* **Task statement**
Could you give the data below again, exactly and completely?
━━━ Given data
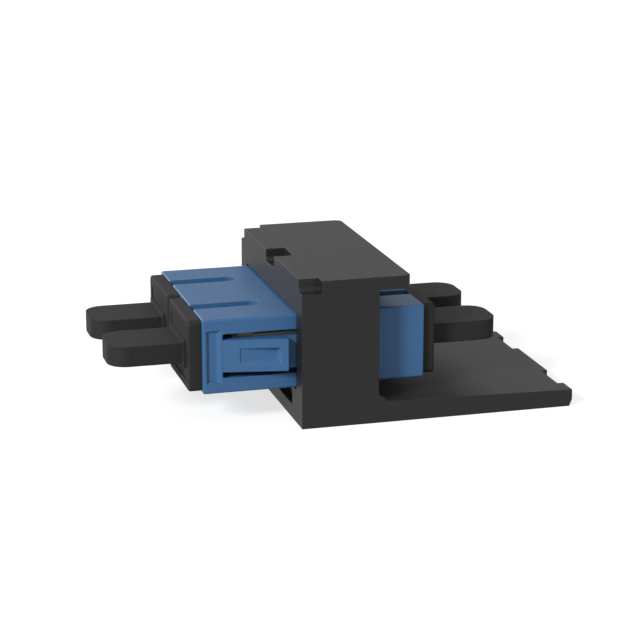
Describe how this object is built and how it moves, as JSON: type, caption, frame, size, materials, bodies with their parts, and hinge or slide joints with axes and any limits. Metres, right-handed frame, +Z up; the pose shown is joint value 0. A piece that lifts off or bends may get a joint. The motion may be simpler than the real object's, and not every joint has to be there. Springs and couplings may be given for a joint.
{
  "type": "duplex SC fibre adapter module",
  "caption": "Duplex fibre adapter snapped into a black module frame, with split alignment sleeves, hooked sleeve holders and pull-out dust caps.",
  "frame": {"origin": "middle of the part's footprint, on the underside of the module frame", "axes": "+X along the fibre from the front of the frame towards its base plate, +Y to the left as seen from the front, +Z up"},
  "size_m": [0.0594, 0.032, 0.019],
  "materials": {
    "frame_black": "fine satin moulded plastic",
    "adapter_blue": "satin moulded plastic",
    "holder_beige": "natural moulded plastic",
    "sleeve_white": "polished zirconia ceramic",
    "cap_black": "soft satin moulded plastic"
  },
  "bodies": {
    "adapter": {"module_frame": "frame_black", "adapter_front_shell": "adapter_blue", "adapter_rear_shell": "adapter_blue", "sleeve_holder_front_left": "holder_beige", "sleeve_holder_front_right": "holder_beige", "sleeve_holder_rear_left": "holder_beige", "sleeve_holder_rear_right": "holder_beige", "alignment_sleeve_left": "sleeve_white", "alignment_sleeve_right": "sleeve_white"},
    "front_left_cap": {"dust_cap_front_left": "cap_black"},
    "front_right_cap": {"dust_cap_front_right": "cap_black"},
    "rear_left_cap": {"dust_cap_rear_left": "cap_black"},
    "rear_right_cap": {"dust_cap_rear_right": "cap_black"}
  },
  "joints": [
    {"name": "front_left_cap_pull", "type": "slide", "parent": "adapter", "child": "front_left_cap", "axis": [-1, 0, 0], "range_m": [0, 0.02]},
    {"name": "front_right_cap_pull", "type": "slide", "parent": "adapter", "child": "front_right_cap", "axis": [-1, 0, 0], "range_m": [0, 0.02]},
    {"name": "rear_left_cap_pull", "type": "slide", "parent": "adapter", "child": "rear_left_cap", "axis": [1, 0, 0], "range_m": [0, 0.02]},
    {"name": "rear_right_cap_pull", "type": "slide", "parent": "adapter", "child": "rear_right_cap", "axis": [1, 0, 0], "range_m": [0, 0.02]}
  ]
}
━━━━━━
* **Response to this task**
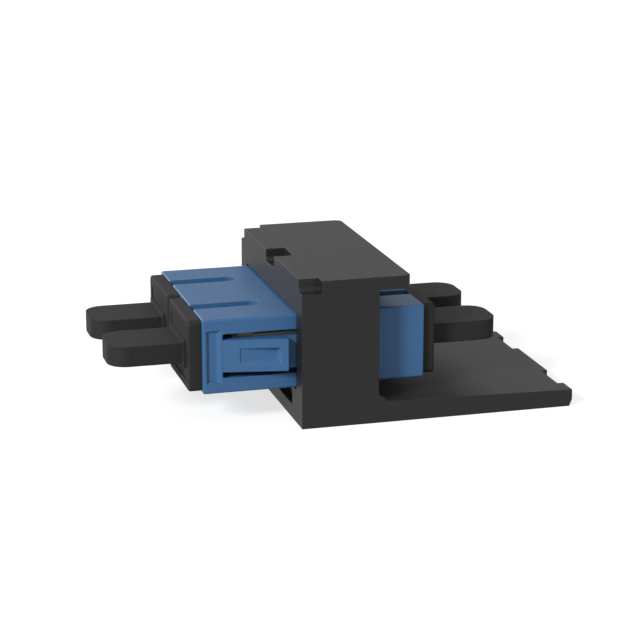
Describe how this object is built and how it moves, as JSON: type, caption, frame, size, materials, bodies with their parts, and hinge or slide joints with axes and any limits. Metres, right-handed frame, +Z up; the pose shown is joint value 0. A piece that lifts off or bends may get a joint. The motion may be simpler than the real object's, and not every joint has to be there. Springs and couplings may be given for a joint.
{
  "type": "duplex SC fibre adapter module",
  "caption": "Duplex fibre adapter snapped into a black module frame, with split alignment sleeves, hooked sleeve holders and pull-out dust caps.",
  "frame": {"origin": "middle of the part's footprint, on the underside of the module frame", "axes": "+X along the fibre from the front of the frame towards its base plate, +Y to the left as seen from the front, +Z up"},
  "size_m": [0.0594, 0.032, 0.019],
  "materials": {
    "frame_black": "fine satin moulded plastic",
    "adapter_blue": "satin moulded plastic",
    "holder_beige": "natural moulded plastic",
    "sleeve_white": "polished zirconia ceramic",
    "cap_black": "soft satin moulded plastic"
  },
  "bodies": {
    "adapter": {"module_frame": "frame_black", "adapter_front_shell": "adapter_blue", "adapter_rear_shell": "adapter_blue", "sleeve_holder_front_left": "holder_beige", "sleeve_holder_front_right": "holder_beige", "sleeve_holder_rear_left": "holder_beige", "sleeve_holder_rear_right": "holder_beige", "alignment_sleeve_left": "sleeve_white", "alignment_sleeve_right": "sleeve_white"},
    "front_left_cap": {"dust_cap_front_left": "cap_black"},
    "front_right_cap": {"dust_cap_front_right": "cap_black"},
    "rear_left_cap": {"dust_cap_rear_left": "cap_black"},
    "rear_right_cap": {"dust_cap_rear_right": "cap_black"}
  },
  "joints": [
    {"name": "front_left_cap_pull", "type": "slide", "parent": "adapter", "child": "front_left_cap", "axis": [-1, 0, 0], "range_m": [0, 0.02]},
    {"name": "front_right_cap_pull", "type": "slide", "parent": "adapter", "child": "front_right_cap", "axis": [-1, 0, 0], "range_m": [0, 0.02]},
    {"name": "rear_left_cap_pull", "type": "slide", "parent": "adapter", "child": "rear_left_cap", "axis": [1, 0, 0], "range_m": [0, 0.02]},
    {"name": "rear_right_cap_pull", "type": "slide", "parent": "adapter", "child": "rear_right_cap", "axis": [1, 0, 0], "range_m": [0, 0.02]}
  ]
}